The Indonesian Navy is transforming its brown-water navy (a navy that can operate only in fluvial and immediate coastal regions) into a green-water navy (a navy that can operate further out in a country’s territorial waters). This is intended to boost Indonesia’s naval projection power at the regional level. Accordingly, the Navy Blueprint 2013 calls for Indonesia to have a 274-ship force structure, 12 submarines and three independent fleets operating across the country by 2024.

This plan is insufficient to cover strategic shipping routes, such as the Strait of Malacca and the Strait of Lombok — both of which are critical for Indonesia to be a ‘global maritime fulcrum’. In addition, the Navy’s capability and credibility to act as a guardian in protecting sea lanes and international navigation channels that pass through Indonesian waters is questionable. Given that the Indonesian Navy has long suffered from a defence budget that is insufficient to upgrade its military vessels, developing a green-water navy capability by 2024 may be too ambitious.

The Navy also struggles to manage shipping and the quality of its seaports — the baseline of the Indonesian maritime fulcrum.
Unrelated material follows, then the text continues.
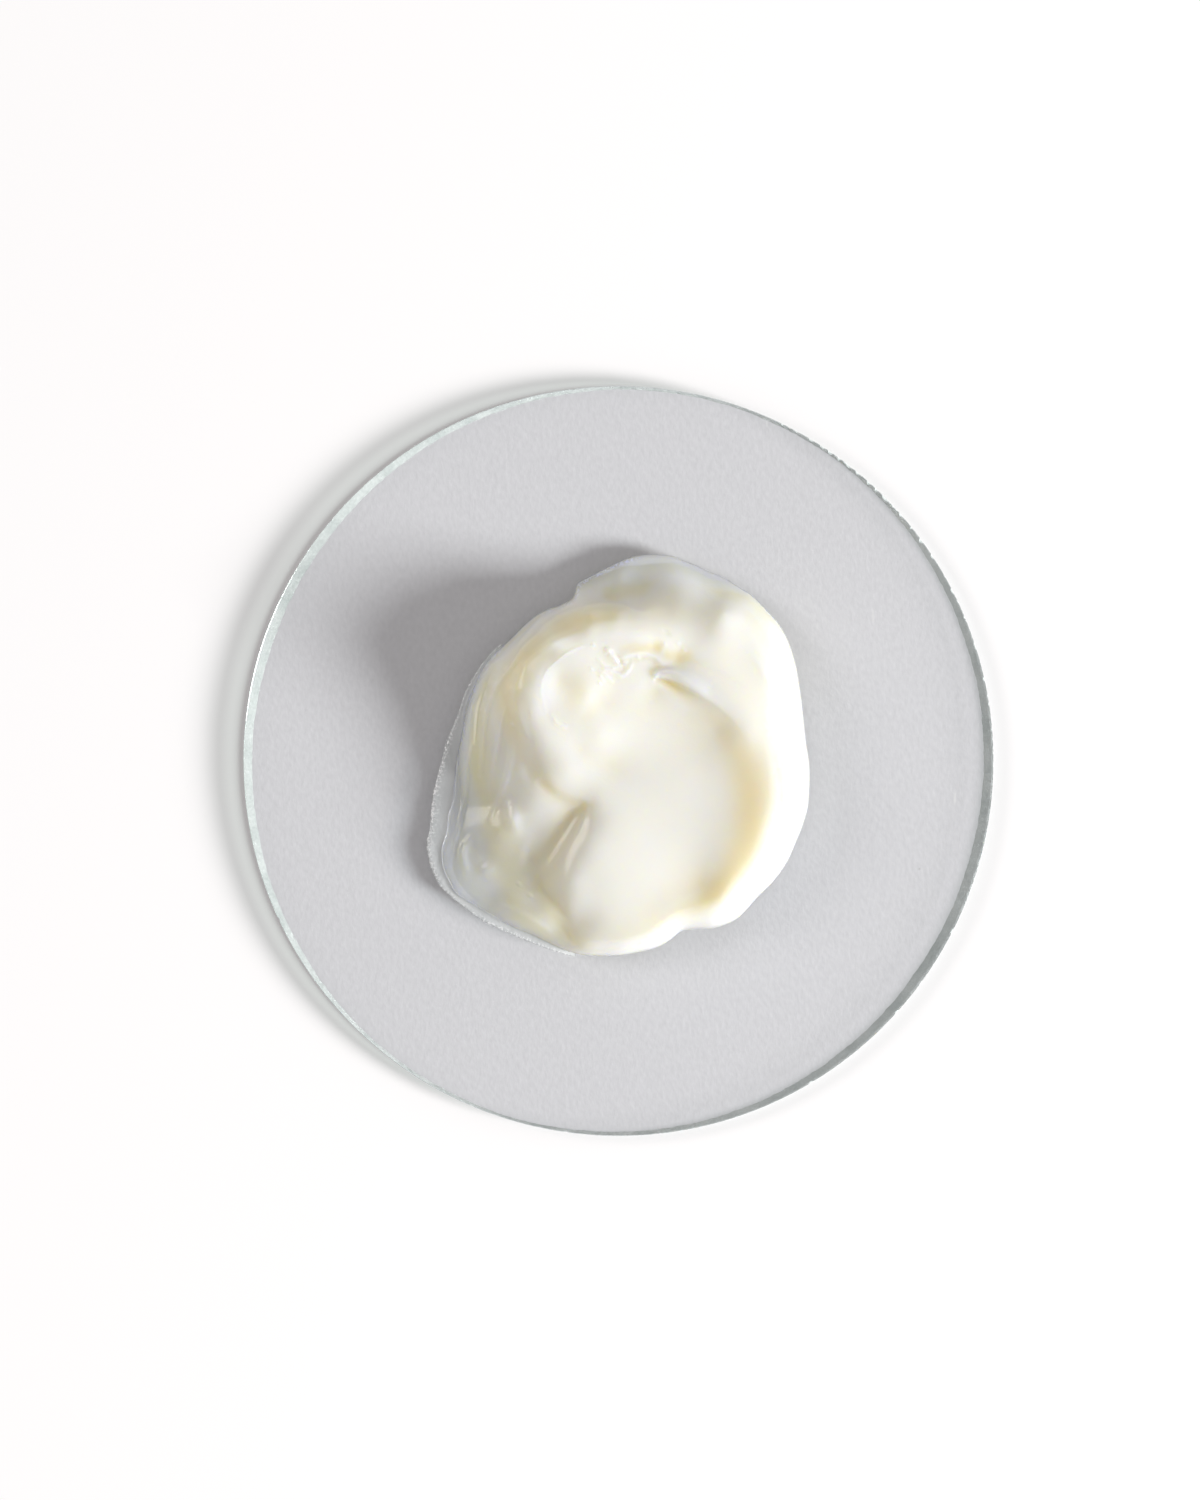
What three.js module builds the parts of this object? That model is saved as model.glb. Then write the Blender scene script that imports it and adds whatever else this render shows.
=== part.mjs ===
// A swirled dollop of ivory shaving cream, dished out on a round glass plate
// that lies loose on a sheet of fine-grained card cut to the same round.
//
// Millimetres, +Z up.  The origin is at the centre of the card's underside,
// so the assembly stands on Z = 0.  +X is to the right and +Y away from a
// person who looks down on the plate.  From the bottom up:
//
//   backing_sheet   round card, 0 .. SHEET_THICKNESS
//   glass_plate     round float glass with arrised edges, resting on the card
//   cream_dollop    the cream, one lump with a flat foot on the glass
//   wet_film        the thin clear liquid that has crept out from under the
//                   cream along its left side
import * as THREE from 'three';

// ---------------------------------------------------------------- dimensions
const PLATE_DIAMETER = 100;      // glass disc
const PLATE_THICKNESS = 2;       // float glass
const ARRIS = 0.25;              // small ground chamfer round the top rim
const GROUND_WIDTH = 0.85;       // rough ground slope round the foot of the glass,
const GROUND_RISE = 0.55;        // as deep and as high as this
const SHEET_DIAMETER = 99.5;     // card, hidden just inside the glass rim
const SHEET_THICKNESS = 0.5;     // heavy card
const ROUND_STEPS = 96;          // facets round the discs

const CREAM_STEPS_ROUND = 84;    // sectors of the cream's surface
const CREAM_RINGS = [0.13, 0.26, 0.38, 0.49, 0.59, 0.68, 0.76, 0.83, 0.89, 0.935, 0.967, 0.988, 1];
const CREAM_CENTRE = [0.5, 0.4]; // the outline is star-shaped about this point
const CREAM_LEAST_HEIGHT = 0.5;  // nowhere thinner than this inside its edge
const SURFACE_SOFTNESS = 0.3;    // how far the surface may pass a height point

const FILM_THICKNESS = 0.4;      // the liquid film
const FILM_GAP = 0.2;            // clearance between the film and the cream

// The foot of the cream on the glass, anticlockwise seen from below and
// clockwise seen from above, starting at the top.
const CREAM_OUTLINE = [
  [3.8, 27.5], [5.7, 27.5], [7.4, 27.3], [8.5, 26.8], [10.3, 26.1], [12.0, 25.3],
  [14.1, 24.4], [16.2, 23.1], [17.8, 22.1], [19.8, 20.1], [21.3, 18.4], [22.6, 16.1],
  [23.6, 13.0], [24.2, 9.5], [24.6, 6.4], [25.0, 2.6], [25.4, 0.0], [25.5, -2.3],
  [25.4, -4.3], [25.2, -6.4], [24.4, -9.0], [23.7, -10.7], [22.4, -13.6], [20.5, -16.2],
  [18.5, -18.2], [17.0, -19.9], [15.7, -21.1], [14.3, -21.8], [12.6, -22.3], [10.9, -22.4],
  [9.2, -22.5], [8.2, -22.8], [6.8, -23.9], [5.0, -24.9], [2.7, -25.5], [0.4, -25.9],
  [-2.2, -26.0], [-4.4, -25.9], [-6.1, -25.6], [-7.8, -25.0], [-9.7, -24.1], [-11.6, -23.2],
  [-13.8, -22.3], [-15.9, -21.3], [-17.8, -20.2], [-19.3, -19.3], [-20.7, -18.5], [-21.9, -17.6],
  [-22.6, -16.3], [-23.4, -14.6], [-23.7, -12.8], [-23.6, -11.4], [-23.0, -9.4], [-22.8, -7.3],
  [-22.2, -5.1], [-22.0, -2.8], [-21.8, 0.0], [-21.3, 2.4], [-20.9, 4.9], [-20.7, 6.6],
  [-20.2, 8.2], [-19.5, 9.8], [-18.9, 11.2], [-18.2, 12.5], [-17.2, 13.8], [-15.7, 15.1],
  [-14.1, 16.6], [-12.7, 18.0], [-11.3, 19.2], [-9.8, 20.1], [-7.8, 20.8], [-6.2, 21.7],
  [-5.7, 22.8], [-5.4, 23.7], [-4.0, 24.5], [-2.3, 25.4], [-0.9, 26.1], [0.4, 26.7],
  [2.1, 27.3],
];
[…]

To further complicate the story, the Indonesian maritime policy lacks strong coordination among the 13 maritime security agencies. Interagency clashes are not uncommon and the Navy lacks the authority to act as a central command. A strategic plan and a complicated maritime regime were absent during Nurmantyo’s leadership.

Given these many complications, Nurmantyo’s profile as a TNI commander should elicit concern about how the Indonesian government deals with the legacy of the authoritarian regime, particularly with regard to controlling the political aspirations of officers. Managing these ambitions will have a profound effect not only on the democratic system but also on military modernisation.

Hipolitus Yolisandry Ringgi Wangge is a Researcher at the Marthinus Academy in Jakarta.